▶ [Set exercise] Restate the opening lines of the material below word for word, stopping after the line that contains "HEAD_END, NECK_END, BODY_END = 6.5, 9.4, 16.0".

[start]

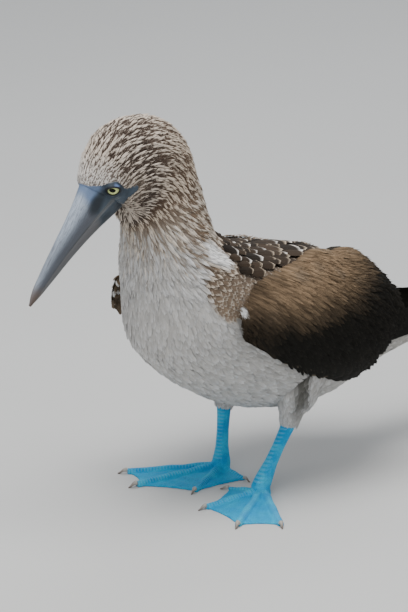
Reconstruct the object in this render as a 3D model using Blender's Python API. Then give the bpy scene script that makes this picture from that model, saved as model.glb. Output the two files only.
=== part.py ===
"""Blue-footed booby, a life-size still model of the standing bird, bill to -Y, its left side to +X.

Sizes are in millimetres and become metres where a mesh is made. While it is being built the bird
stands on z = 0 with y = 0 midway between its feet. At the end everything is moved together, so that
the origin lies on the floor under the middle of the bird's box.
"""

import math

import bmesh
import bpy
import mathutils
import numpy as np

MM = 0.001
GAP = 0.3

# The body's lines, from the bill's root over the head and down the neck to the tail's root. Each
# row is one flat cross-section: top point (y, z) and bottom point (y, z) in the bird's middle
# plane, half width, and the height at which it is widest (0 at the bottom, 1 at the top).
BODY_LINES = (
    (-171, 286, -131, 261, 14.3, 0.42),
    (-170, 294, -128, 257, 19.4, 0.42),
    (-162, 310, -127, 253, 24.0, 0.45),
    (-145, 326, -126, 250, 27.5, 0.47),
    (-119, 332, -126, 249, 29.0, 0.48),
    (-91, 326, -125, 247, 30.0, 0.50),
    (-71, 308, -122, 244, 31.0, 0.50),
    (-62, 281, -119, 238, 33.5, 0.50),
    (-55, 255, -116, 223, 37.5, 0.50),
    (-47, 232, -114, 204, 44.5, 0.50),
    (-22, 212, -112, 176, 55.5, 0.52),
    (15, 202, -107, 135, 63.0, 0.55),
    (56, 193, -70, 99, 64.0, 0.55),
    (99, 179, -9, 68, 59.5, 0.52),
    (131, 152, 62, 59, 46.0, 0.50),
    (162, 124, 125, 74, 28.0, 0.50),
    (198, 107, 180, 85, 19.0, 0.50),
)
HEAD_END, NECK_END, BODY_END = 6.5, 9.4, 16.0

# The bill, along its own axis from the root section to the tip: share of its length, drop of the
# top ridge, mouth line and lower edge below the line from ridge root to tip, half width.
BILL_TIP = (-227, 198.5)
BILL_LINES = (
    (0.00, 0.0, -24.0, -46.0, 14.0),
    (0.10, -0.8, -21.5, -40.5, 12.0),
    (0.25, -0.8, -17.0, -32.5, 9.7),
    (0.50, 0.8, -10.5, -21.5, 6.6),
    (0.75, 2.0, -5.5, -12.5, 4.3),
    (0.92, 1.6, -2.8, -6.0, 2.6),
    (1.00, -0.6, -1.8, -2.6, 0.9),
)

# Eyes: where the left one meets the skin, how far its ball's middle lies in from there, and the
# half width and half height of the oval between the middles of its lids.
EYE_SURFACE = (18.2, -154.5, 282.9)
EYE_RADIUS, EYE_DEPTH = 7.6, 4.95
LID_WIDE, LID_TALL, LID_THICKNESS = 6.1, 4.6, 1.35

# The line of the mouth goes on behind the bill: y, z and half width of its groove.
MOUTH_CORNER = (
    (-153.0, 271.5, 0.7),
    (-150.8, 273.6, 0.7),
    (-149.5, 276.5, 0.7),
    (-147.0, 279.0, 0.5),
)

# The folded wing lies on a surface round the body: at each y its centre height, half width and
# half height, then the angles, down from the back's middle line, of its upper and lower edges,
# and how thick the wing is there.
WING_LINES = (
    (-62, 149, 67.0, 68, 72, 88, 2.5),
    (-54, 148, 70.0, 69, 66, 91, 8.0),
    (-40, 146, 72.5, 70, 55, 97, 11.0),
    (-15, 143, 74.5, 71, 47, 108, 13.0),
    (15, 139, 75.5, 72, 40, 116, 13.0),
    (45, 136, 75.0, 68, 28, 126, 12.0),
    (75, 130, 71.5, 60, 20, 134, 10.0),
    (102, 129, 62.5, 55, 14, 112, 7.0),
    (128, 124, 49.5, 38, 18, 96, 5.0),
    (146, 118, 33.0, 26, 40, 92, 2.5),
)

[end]

▶ [Result of the exercise]
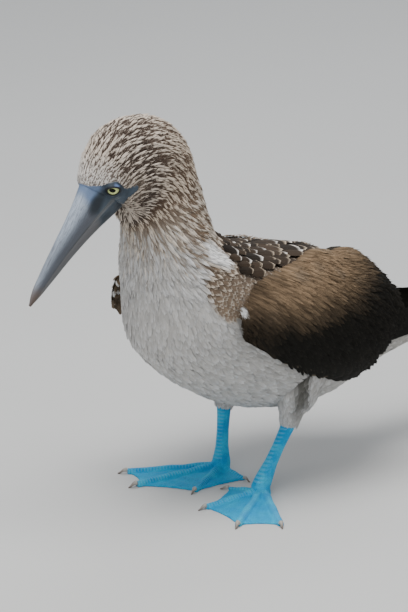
Reconstruct the object in this render as a 3D model using Blender's Python API. Then give the bpy scene script that makes this picture from that model, saved as model.glb. Output the two files only.
=== part.py ===
"""Blue-footed booby, a life-size still model of the standing bird, bill to -Y, its left side to +X.

Sizes are in millimetres and become metres where a mesh is made. While it is being built the bird
stands on z = 0 with y = 0 midway between its feet. At the end everything is moved together, so that
the origin lies on the floor under the middle of the bird's box.
"""

import math

import bmesh
import bpy
import mathutils
import numpy as np

MM = 0.001
GAP = 0.3

# The body's lines, from the bill's root over the head and down the neck to the tail's root. Each
# row is one flat cross-section: top point (y, z) and bottom point (y, z) in the bird's middle
# plane, half width, and the height at which it is widest (0 at the bottom, 1 at the top).
BODY_LINES = (
    (-171, 286, -131, 261, 14.3, 0.42),
    (-170, 294, -128, 257, 19.4, 0.42),
    (-162, 310, -127, 253, 24.0, 0.45),
    (-145, 326, -126, 250, 27.5, 0.47),
    (-119, 332, -126, 249, 29.0, 0.48),
    (-91, 326, -125, 247, 30.0, 0.50),
    (-71, 308, -122, 244, 31.0, 0.50),
    (-62, 281, -119, 238, 33.5, 0.50),
    (-55, 255, -116, 223, 37.5, 0.50),
    (-47, 232, -114, 204, 44.5, 0.50),
    (-22, 212, -112, 176, 55.5, 0.52),
    (15, 202, -107, 135, 63.0, 0.55),
    (56, 193, -70, 99, 64.0, 0.55),
    (99, 179, -9, 68, 59.5, 0.52),
    (131, 152, 62, 59, 46.0, 0.50),
    (162, 124, 125, 74, 28.0, 0.50),
    (198, 107, 180, 85, 19.0, 0.50),
)
HEAD_END, NECK_END, BODY_END = 6.5, 9.4, 16.0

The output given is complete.